Ukrainian politician and entrepreneur

Yuliya Oleksandrivna Didenko (Юлія Олександрівна Діденко; born 8 May 1978) is a Ukrainian entrepreneur, politician and People's Deputy, having been elected to the Verkhovna Rada in 2019.

==Early life and career==
Didenko was born on 8 May 1978 in Donetsk. She graduated from the Faculty of Human Resource Management of Donetsk National University. Since 2009, she has been engaged in business activities in Odesa. In 2016, she became the founder and head of FIRMA-SOFIA LLC, which is engaged in the activities of hotels and similar means of temporary accommodation. She also worked as the financial director of the Hungarian company Tantal-Plus KFT, which was engaged in the sale of turkey meat, and the commercial director of the LLC "Advertising Agency "VMESTE".

== Political activity ==
Didenko ran successfully as a People's Deputy of Ukraine for President Volodymyr Zelenskyy's Servant of the People party in the 2019 Ukrainian parliamentary election, number 32 on the party list.
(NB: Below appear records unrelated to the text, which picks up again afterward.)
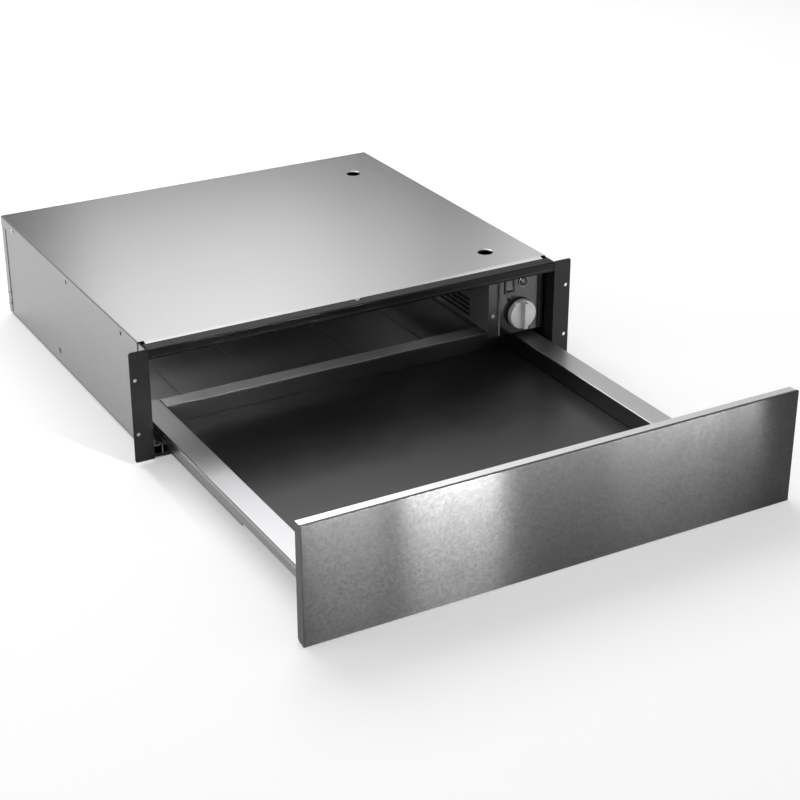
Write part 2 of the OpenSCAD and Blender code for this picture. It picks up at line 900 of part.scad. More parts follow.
module control_box() {
    color("darkgray")
    difference() {
        union() {
            along_y(box_front_y, box_back_y)
                fold([
                    [box_x + side_flange, box_top],
                    [box_x, box_top],
                    [box_x, box_base],
                    [box_right, box_base]
                ], box_sheet, box_sheet + bend_r);
            block([box_x, box_front_y, box_front_base], [box_right, box_inner_y, box_top]);
            for (i = [0 : louvre_count - 1])
                translate([0, 0, louvre_base + i * louvre_pitch - box_sheet])
                    along_y(louvre_y, louvre_y + louvre_len) louvre_blade();
        }
        for (i = [0 : louvre_count - 1])
            translate([0, 0, louvre_base + i * louvre_pitch])
                block([box_x - over, louvre_y, 0],
                      [box_x + box_sheet + louvre_bite, louvre_y + louvre_len, louvre_h]);
        // Air intake beside the blower wheel
        for (row = [0 : intake_rows - 1])
            for (col = [0 : intake_cols - 1 - row % 2])
                translate([0, blower_y + (col - (intake_cols - 1 - row % 2) / 2) * intake_pitch,
                           blower_z + (row - (intake_rows - 1) / 2) * intake_pitch])
                    bar_x(box_x - over, box_x + box_sheet + over, intake_r);
        translate([knob_x, 0, knob_z]) bar_y(box_front_y - over, box_inner_y + over, spindle_r + play);
        rocker_opening(box_front_y - over, box_inner_y + over);
        translate([lamp_x, 0, lamp_z]) bar_y(box_front_y - over, box_inner_y + over, lamp_body_r);
        translate([box_x + front_strip_w * strip_screw_share, 0, strip_screw_z])
            bar_y(box_front_y - over, box_inner_y + over, screw_r);
    }
}

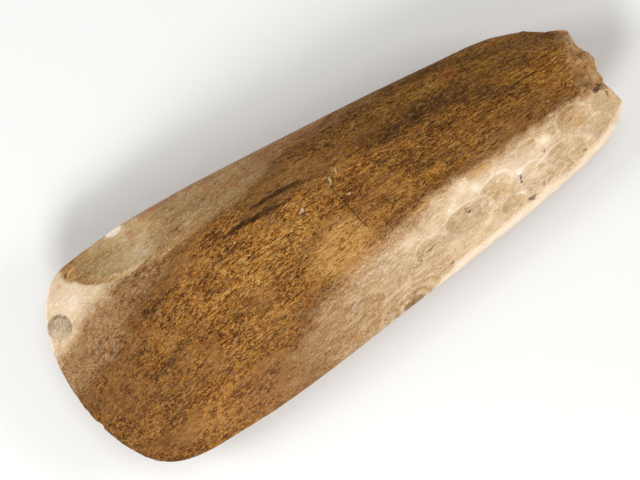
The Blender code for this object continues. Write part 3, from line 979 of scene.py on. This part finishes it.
def build_skin(low, high):
    """The skin of the whole stone, in the place of the part."""
    points, faces = skin_grid()
    points = trim_outline(points)
    for centre, radii in CHIPS:
        points = push_out_of_ball(points, np.array(centre), np.array(radii))
    for scar in CORNER_PRESSES:
        points = press_scar(points, *scar)
    mesh = write_mesh("stone_skin", points, faces)
    points = read_points(mesh)
    deep = relief(points * 1000) / 1000
    move_points(mesh, points - read_points(mesh, "normals") * deep[:, None])
    skin = bpy.data.objects.new("stone_skin", mesh)
    bpy.context.scene.collection.objects.link(skin)
    mesh = cut_butt(skin, break_cutter())
    mesh.name = "stone_skin"
    points = read_points(mesh)
    add_zones(mesh, points * 1000, read_points(mesh, "normals")[:, 0])
    shift = np.array([low[0], 0, BELLY_DEPTH - REST_FLAT_DEPTH])
    move_points(mesh, np.clip(points + shift, np.array(low), np.array(high)))
    mesh.polygons.foreach_set("use_smooth", np.ones(len(mesh.polygons), bool))
    mesh.set_sharp_from_angle(angle=math.radians(SHARP_ANGLE))
    return skin


# The material


def srgb(red, green, blue):
    """A colour as a screen shows it, 0 to 255, made linear."""
    return tuple(((c / 255 + 0.055) / 1.055) ** 2.4 for c in (red, green, blue)) + (1,)


class Graph:
    """A little help to write a material's nodes as formulas."""

    def __init__(self, material):
        self.tree = material.node_tree
        self.flow = self.attribute("flow")

    def add(self, kind, settings=None, **inputs):
        node = self.tree.nodes.new(kind)
        for key, value in (settings or {}).items():
            setattr(node, key, value)
        for key, value in inputs.items():
            self.put(node.inputs[key.replace("_", " ")], value)
        return node

    def put(self, socket, value):
        if isinstance(value, bpy.types.NodeSocket):
            self.tree.links.new(value, socket)
        else:
            socket.default_value = value

    def fill(self, node, sockets, values):
        for socket, value in zip(sockets, values):
            self.put(node.inputs[socket], value)

    def math(self, operation, *values):
        node = self.add("ShaderNodeMath", {"operation": operation})
        self.fill(node, (0, 1), values)
        return node.outputs[0]

    def times(self, *values):
        """The product of values."""
        result = values[0]
        for value in values[1:]:
            result = self.math("MULTIPLY", result, value)
        return result

    def total(self, *terms):
        """The sum of pairs of a value and its weight."""
        result = None
        for value, weight in terms:
            term = self.times(value, weight)
            result = term if result is None else self.math("ADD", result, term)
        return result

    def remap(self, value, low, high, to_low=0, to_high=1):
        node = self.add("ShaderNodeMapRange", {"interpolation_type": "SMOOTHSTEP"})
        names = ("Value", "From Min", "From Max", "To Min", "To Max")
        self.fill(node, names, (value, low, high, to_low, to_high))
        return node.outputs[0]

    def blend(self, share, first, second, kind="MIX"):
        node = self.add("ShaderNodeMix", {"data_type": "RGBA", "blend_type": kind})
        self.fill(node, (0, 6, 7), (share, first, second))
        return node.outputs[2]

    def tinted(self, colour, tint):
        return self.blend(1, colour, tint, "MULTIPLY")

    def lay(self, colour, *layers):
        """The colour with layers over it, each of them a zone, a weight and a tone."""
        for zone, weight, tone in layers:
            colour = self.blend(self.times(zone, weight), colour, tone)
        return colour

    def attribute(self, name):
        return self.add("ShaderNodeAttribute", {"attribute_name": name}).outputs["Vector"]

    def split(self, vector):
        return self.add("ShaderNodeSeparateXYZ", Vector=vector).outputs

    def noise(self, stretch, scale, detail, rough, seed):
        """Centred noise along the grain: about -0.3 to 0.3."""
        place = (seed, seed * 0.7, -seed)
        mapping = self.add(
            "ShaderNodeMapping", Vector=self.flow, Scale=(stretch, 1, 1), Location=place
        )
        node = self.add(
            "ShaderNodeTexNoise", Vector=mapping.outputs[0], Scale=scale, Detail=detail, Roughness=rough
        )
        return self.math("SUBTRACT", node.outputs["Fac"], 0.5)

    def thin_lines(self, followed, placed, shown, width):
        """Lines where one noise crosses its middle, in the places where another is high."""
        crossing = self.math("ABSOLUTE", self.noise(*followed))
        where = self.remap(self.noise(*placed), *shown)
        return self.times(self.remap(crossing, 0, width, 1, 0), where)

    def ramp(self, value, stops):
        """Colours over a value. Each stop is its position and its red, green and blue."""
        node = self.tree.nodes.new("ShaderNodeValToRGB")
        elements = node.color_ramp.elements
        while len(elements) < len(stops):
            elements.new(0.5)
        for element, (position, *colour) in zip(elements, stops):
            element.position = position
            element.color = srgb(*colour)
        self.put(node.inputs[0], value)
        return node.outputs[0]


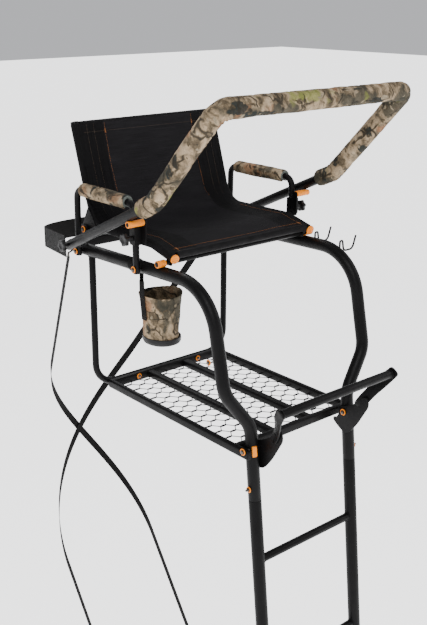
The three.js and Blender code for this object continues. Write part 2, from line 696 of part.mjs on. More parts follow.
// ---------------------------------------------------------------- accessory hooks
// Bent wire on the rail's outer side: a small loop at the rail, a bow outwards, an upturned tip.
const WIRE_R = 2.6;
function wireHook(y) {
  const face = SEAT_HALF + RAIL_R + GAP;
  const z = y > KNEE_START ? railZ(y) : railTop(y) - RAIL_R * 1.15;
  const at = (out, up) => v(face + out, y, z + up);
  const corners = [at(0, 6), at(7, 6), at(7, 28), at(19, 28), at(25, -6), at(66, -6), at(80, 36)];
  return tube(corners, [4, 5, 5, 14, 18], WIRE_R, 8, 4);
}
add('rear_accessory_hook', wireHook(REAR_HOOK_Y), BLACK);
add('front_accessory_hook', wireHook(FRONT_HOOK_Y), BLACK);

// ---------------------------------------------------------------- straps round the trunk
// Points of a taut run: off an anchor, round the back of the trunk, on to the far anchor.
function roundTrunk(from, to, radius, arcSteps) {
  const centre = new THREE.Vector2(0, TREE_Y);
  const tangentAngle = (anchor, side) => {
    const toAnchor = new THREE.Vector2(anchor.x, anchor.y).sub(centre);
    const spread = Math.acos(radius / toAnchor.length());
    return toAnchor.angle() + side * spread;
  };
  const side = Math.sign(from.x);
  const start = tangentAngle(from, side);
  let end = tangentAngle(to, -side);
  while (side * (end - start) < 0) end += side * 2 * Math.PI;
  while (side * (end - start) > 2 * Math.PI) end -= side * 2 * Math.PI;
  const ring = (angle) => v(radius * Math.cos(angle), TREE_Y + radius * Math.sin(angle), 0);
  const flat = [from.clone().setZ(0)];
  const normals = [];
  for (let i = 0; i <= arcSteps; i += 1) flat.push(ring(start + ((end - start) * i) / arcSteps));
  flat.push(to.clone().setZ(0));
  const lengths = flat.map((point, i) => (i === 0 ? 0 : point.distanceTo(flat[i - 1])));
  const total = lengths.reduce((sum, length) => sum + length, 0);
  let run = 0;
  const points = flat.map((point, i) => {
    run += lengths[i];
    return point.clone().setZ(from.z + ((to.z - from.z) * run) / total);
  });
  const outward = (i) => v(flat[i].x, flat[i].y - TREE_Y, 0).normalize();
  flat.forEach((_, i) => normals.push(outward(Math.min(Math.max(i, 1), flat.length - 2))));
  return { points, normals };
}

const strapAnchor = (s, y, z) => v(s * (SEAT_HALF + RAIL_R + 3), y, z);
const STRAP_Z = BRACE_Z - 12;
const treeRun = roundTrunk(strapAnchor(1, 769, STRAP_Z), strapAnchor(-1, 769, STRAP_Z), TREE_R + 2, 18);
for (const point of treeRun.points) point.z -= STRAP_SLOPE * (point.y - 769);
add('tree_strap', band(treeRun.points, treeRun.normals, STRAP_WIDTH, 2.4), WEBBING);

const STABILIZER_FOOT = 2820; // along the ladder
for (const [label, s] of SIDES) {
  const radius = TREE_R + (s > 0 ? 2 : 6);
  const foot = onLadder(-s * (LADDER_HALF + RAIL_R * 0.2), STABILIZER_FOOT).add(v(0, RAIL_R + 14, 0));
  const run = roundTrunk(strapAnchor(s, 752, railZ(752) - RAIL_R - 8), foot, radius, 18);
  add(`${label}_stabilizer_strap`, band(run.points, run.normals, 25, 1.8), WEBBING);
}

// Ratchet on the tree strap's left run: a frame with a spool, and its lever.
const ratchetAt = treeRun.points[0].clone().lerp(treeRun.points[1], 0.45);
const ratchetAlong = treeRun.points[1].clone().sub(treeRun.points[0]).setZ(0).normalize();
const ratchetTurn = Math.atan2(ratchetAlong.y, ratchetAlong.x);
const ratchetTilt = Math.atan(STRAP_SLOPE * ratchetAlong.y); // the strap falls away along its run
function onRatchet(geometry) {
  geometry.rotateY(ratchetTilt);
  geometry.rotateZ(ratchetTurn);
  geometry.translate(ratchetAt.x, ratchetAt.y, ratchetAt.z);
  return geometry;
}
const CHEEK = STRAP_WIDTH / 2 + 3; // strap centre to the inner face of the frame's cheeks
const SPOOL = [-8, -15];
const ratchetFrame = weld(
  block([-32, -6, -CHEEK - 3], [34, -4, CHEEK + 3]),
  block([-32, -24, CHEEK], [34, -4, CHEEK + 3]),
  block([-32, -24, -CHEEK - 3], [34, -4, -CHEEK]),
  rod(v(...SPOOL, -CHEEK - 5), v(...SPOOL, CHEEK + 5), 7, 14),
);
add('ratchet_frame', onRatchet(ratchetFrame), STEEL);
// The lever's arms lie outside the cheeks; its grip stays clear of the frame as it swings.
const leverArm = [[-20, -22], [-14, -7], [0, -5], [60, -17], [64, -27], [10, -28], [-10, -28]];
const lever = weld(
  flatPlate(leverArm, CHEEK + 3 + GAP, CHEEK + 6),
  flatPlate(leverArm, -CHEEK - 6, -CHEEK - 3 - GAP),
  block([48, -27, -CHEEK - 6], [62, -21, CHEEK + 6]),
);
const spoolHole = rod(v(...SPOOL, -CHEEK - 12), v(...SPOOL, CHEEK + 12), 7.4, 14);
add('ratchet_lever', onRatchet(cut(lever, spoolHole)), STEEL);

stand.position.set(0, -BRACE_Y, -BRACE_Z);

export default stand;
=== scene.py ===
# Ladder tree stand: camera, materials and every visible piece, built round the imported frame.
# Lengths below are millimetres from the seam of platform and ladder, as in the CAD source:
# +Z up, +X to the sitter's left, the sitter faces -Y. row() turns them into the shared frame.
import math

import bmesh
import bpy
from mathutils import Matrix, Vector, noise


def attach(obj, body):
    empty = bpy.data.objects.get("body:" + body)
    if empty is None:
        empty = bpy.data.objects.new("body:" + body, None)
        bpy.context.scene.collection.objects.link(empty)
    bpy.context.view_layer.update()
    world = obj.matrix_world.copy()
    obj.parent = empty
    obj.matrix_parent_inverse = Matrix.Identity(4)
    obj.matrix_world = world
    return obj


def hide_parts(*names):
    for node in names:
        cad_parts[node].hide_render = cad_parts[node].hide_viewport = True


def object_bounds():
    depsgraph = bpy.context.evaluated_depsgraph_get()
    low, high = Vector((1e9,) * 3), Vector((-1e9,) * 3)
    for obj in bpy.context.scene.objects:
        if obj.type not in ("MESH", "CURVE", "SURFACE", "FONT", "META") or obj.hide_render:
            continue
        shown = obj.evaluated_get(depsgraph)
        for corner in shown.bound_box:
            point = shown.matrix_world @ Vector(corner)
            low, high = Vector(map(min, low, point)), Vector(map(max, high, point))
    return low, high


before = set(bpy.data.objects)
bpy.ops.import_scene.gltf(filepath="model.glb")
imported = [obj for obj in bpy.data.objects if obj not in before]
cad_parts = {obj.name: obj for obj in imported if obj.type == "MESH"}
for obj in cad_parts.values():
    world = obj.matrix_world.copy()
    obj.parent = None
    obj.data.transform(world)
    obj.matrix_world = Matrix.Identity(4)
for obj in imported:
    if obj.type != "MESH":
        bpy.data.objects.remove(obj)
cad_low, cad_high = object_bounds()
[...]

Didenko is a member of the Verkhovna Rada's Committee on Finance, Tax and Customs Policy, and head of the subcommittee on personal income taxation, the single social contribution for mandatory state social insurance and other payroll charges. In October 2019, she was suspected of receiving 30,000 dollars for not supporting the draft law on the elimination of corruption schemes during the evaluation of real estate objects in the committee. Didenko voted for draft resolution 0901-P, which does not provide for the existence of Russian-speaking schools.

==Personal life==
Didenko is married to Hryhoriy Didenko, chairman of the Odesa Oblast Council, and they have two daughters.